文章目录
简述
- BERT, Bidirectional Encoder Representations from Transformers.
- pre-train: 在超大语料上做无监督学习,可以得到 token 的通用表达.
- fine-tune: 在预训练模型最后加一层 task-specific 的 layer, 然后 fine-tune 所有的 parameter, 即可得到令人满意的结果.
一. GLUE 基准测评
GLUE, General Language Understanding Evaluation. 发音为 [ɡluː],类似于英文单词 “glue”(胶水) 的发音.
见参考[1] [2].
它是流行的 NLP 任务测评基准. 有以下几种主要的评估任务:
1.1 单句分类任务
CoLA
The Corpus of Linguistic Acceptability. 判断一个单词序列是否为一个合乎语法的英语句子.
SST-2
Stanford Sentiment Treebank. 对影评之类的句子判断情感倾向, 有 positive / negative 两个类别.
1.2 语义一致判断
MRPC
The Microsoft Research Paraphrase Corpus. 判断句子 pair 是否语义一致.
QQP
Quora Question Pairs . 句子 pair 的二分类. 给出 Quora 问答网站上的两个提问, 判断它们语义是否一致.
1.3 推理任务 Inference
MNLI
Multi-Genre Natural Language Inference. 推理任务, 给定句子 pair, 问第二句与第一句是以下三类关系中的哪一种:
- entailment. 可推论的蕴涵关系
- contradiction, 矛盾的
- neutral, 中立的
句子1:A man is playing a large drum.
句子2:The man is playing an instrument.
label: 可推论的
句子1:A man is playing a large drum.
句子2:The man is dancing.
label: 矛盾的
QNLI
Question Natural Language Inference. 句子pair的二分类. The positive examples are (question, sentence) pairs which do contain the correct answer, and the negative examples are (question, sentence) from the same paragraph which do not contain the answer.
WNLI
阅读理解任务, 系统读取含有代词 (pronoun) 的句子, 然后从选项中选出所指代的具体对象.
二. BERT 模型
多个transformer的encoder堆叠而成, 没有decoder.
token_emb
embedding_table = tf.get_variable(
name=word_embedding_name,
shape=[vocab_size, embedding_size],
initializer=tf.truncated_normal_initializer(stddev=initializer_range))

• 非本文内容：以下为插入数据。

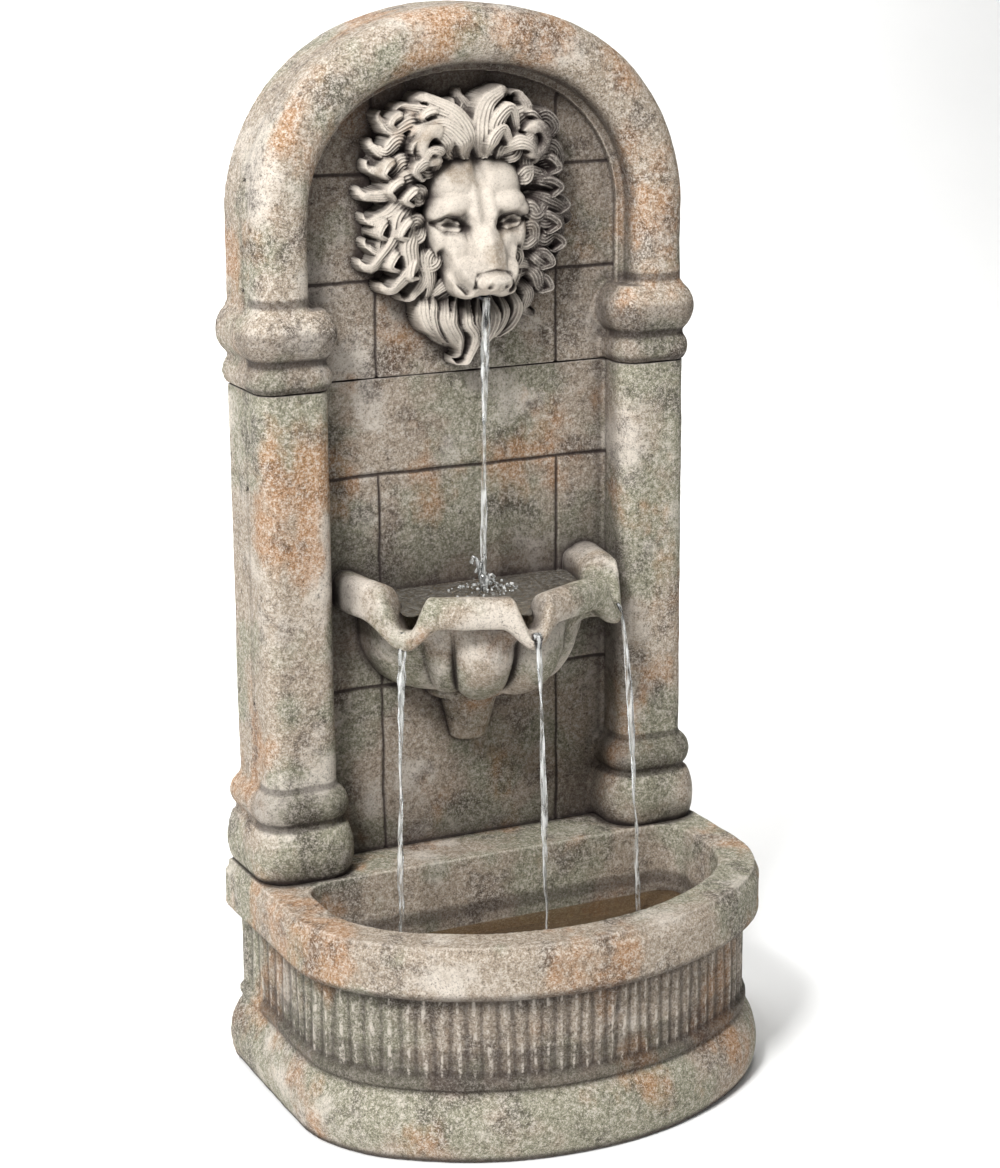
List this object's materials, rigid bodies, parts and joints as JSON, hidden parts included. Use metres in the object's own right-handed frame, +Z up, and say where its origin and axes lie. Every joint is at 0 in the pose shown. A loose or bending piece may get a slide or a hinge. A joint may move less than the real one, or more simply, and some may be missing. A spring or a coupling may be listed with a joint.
{
  "type": "garden wall fountain",
  "caption": "Arched stone-look wall fountain: a lion mask spouts into a scalloped bowl that spills into a bow-fronted basin with a hidden pump.",
  "frame": {"origin": "on the floor, midway between the sides and between the wall face and the rim's front", "axes": "+Z up, +X to the viewer's right, +Y towards the wall; the lion faces -Y"},
  "size_m": [0.4688, 0.3384, 0.9939],
  "materials": {
    "basin_stone": "matt stained cast resin",
    "wall_stone": "matt stained cast resin",
    "mask_stone": "matt stained cast resin",
    "bowl_stone": "matt stained cast resin",
    "steel": "zinc plated",
    "brass": "turned",
    "dowel_plastic": "as moulded",
    "hose_pvc": "clear PVC",
    "black_plastic": "as moulded",
    "door_plastic": "grained",
    "rubber": "matt",
    "magnet": "ground ferrite",
    "shaft_ceramic": "polished",
    "foam": "open foam"
  },
  "bodies": {
    "fountain": {"basin": "basin_stone", "column_section": "wall_stone", "arch_section": "wall_stone", "lion_mask": "mask_stone", "scallop_bowl": "bowl_stone", "bowl_bracket": "bowl_stone", "jet_nozzle": "black_plastic", "riser_hose": "hose_pvc", "hose_clamps": "steel", "mask_studs": "steel", "bowl_studs": "steel", "stud_washers": "steel", "stud_nuts": "steel", "seam_dowels": "dowel_plastic", "deck_dowels": "dowel_plastic", "joint_straps": "steel", "strap_screws": "steel", "wall_inserts": "brass", "cable_grommet": "rubber", "pump_body": "black_plastic", "volute_cover": "black_plastic", "rotor_shaft": "shaft_ceramic", "shaft_bushes": "rubber", "outlet_barb": "black_plastic", "cable_gland": "black_plastic", "suction_feet": "rubber"},
    "rotor": {"impeller": "black_plastic", "rotor_magnet": "magnet"},
    "flow_knob": {"flow_knob": "black_plastic"},
    "intake_cap": {"intake_cap": "black_plastic", "filter_sponge": "foam"},
    "intake_grille": {"intake_grille": "black_plastic"},
    "drain_plug": {"drain_plug": "rubber"},
    "access_door": {"access_door": "door_plastic", "door_seal": "rubber"},
    "left_fastener": {"left_fastener": "black_plastic"},
    "right_fastener": {"right_fastener": "black_plastic"}
  },
  "joints": [
    {"name": "rotor_turn", "type": "hinge", "parent": "fountain", "child": "rotor", "pos_m": [0, 0.132, 0.067], "axis": [1, 0, 0], "continuous": true},
    {"name": "flow_adjust", "type": "hinge", "parent": "fountain", "child": "flow_knob", "pos_m": [0, 0.135, 0.097], "axis": [0, 1, 0], "range_deg": [0, 90]},
    {"name": "cap_off", "type": "slide", "parent": "fountain", "child": "intake_cap", "axis": [-1, 0, 0], "range_m": [0, 0.032]},
    {"name": "grille_out", "type": "slide", "parent": "fountain", "child": "intake_grille", "axis": [0, -1, 0], "range_m": [0, 0.06]},
    {"name": "plug_out", "type": "slide", "parent": "fountain", "child": "drain_plug", "axis": [0, 0, 1], "range_m": [0, 0.06]},
    {"name": "door_off", "type": "slide", "parent": "fountain", "child": "access_door", "axis": [0, 1, 0], "range_m": [0, 0.06]},
    {"name": "left_turn", "type": "hinge", "parent": "access_door", "child": "left_fastener", "pos_m": [-0.077, 0.165, 0.304], "axis": [0, 1, 0], "range_deg": [0, 90]},
    {"name": "right_turn", "type": "hinge", "parent": "access_door", "child": "right_fastener", "pos_m": [0.077, 0.165, 0.304], "axis": [0, 1, 0], "range_deg": [0, 90]}
  ]
}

# initializer_range = 0.02
position encoding
transformer中的 position encoding 采用的是 sin及cos函数. 而在bert中, 每个位置有自己的可学习参数, 参与训练.
bert.modeling.embedding_postprocessor()
中,
full_position_embeddings = tf.get_variable(
name=position_embedding_name,
shape=[max_position_embeddings, width],
initializer=create_initializer(initializer_range))
pre-train task 与 loss
预训练包括以下两个任务.
masked LM task
输入时以 0.15 的概率对sequence中的token作[mask]替换, 然后预测这些 原本的 token.
# 与整个 vocab_emb_mat 相乘, 可以理解为 argmax 点乘
logits = tf.matmul(input_tensor, output_weights, transpose_b=True)
# 以下两行等价于 softmax_cross_entropy, 多分类, 见参考[1]
log_probs = tf.nn.log_softmax(logits, axis=-1)
per_example_loss = -tf.reduce_sum(log_probs * one_hot_labels, axis=[-1])
next sentence predict task
GLUE中很多任务涉及到语言推理, 即判断两个句子之间的关系, 所以预训练阶段也要有涉及句子关系的任务,原文说 pre-training towards this task is very beneficial to both QA and NLI.
bert使用[CLS]的hidden vector , 又给跟了一个FC,来做二分类.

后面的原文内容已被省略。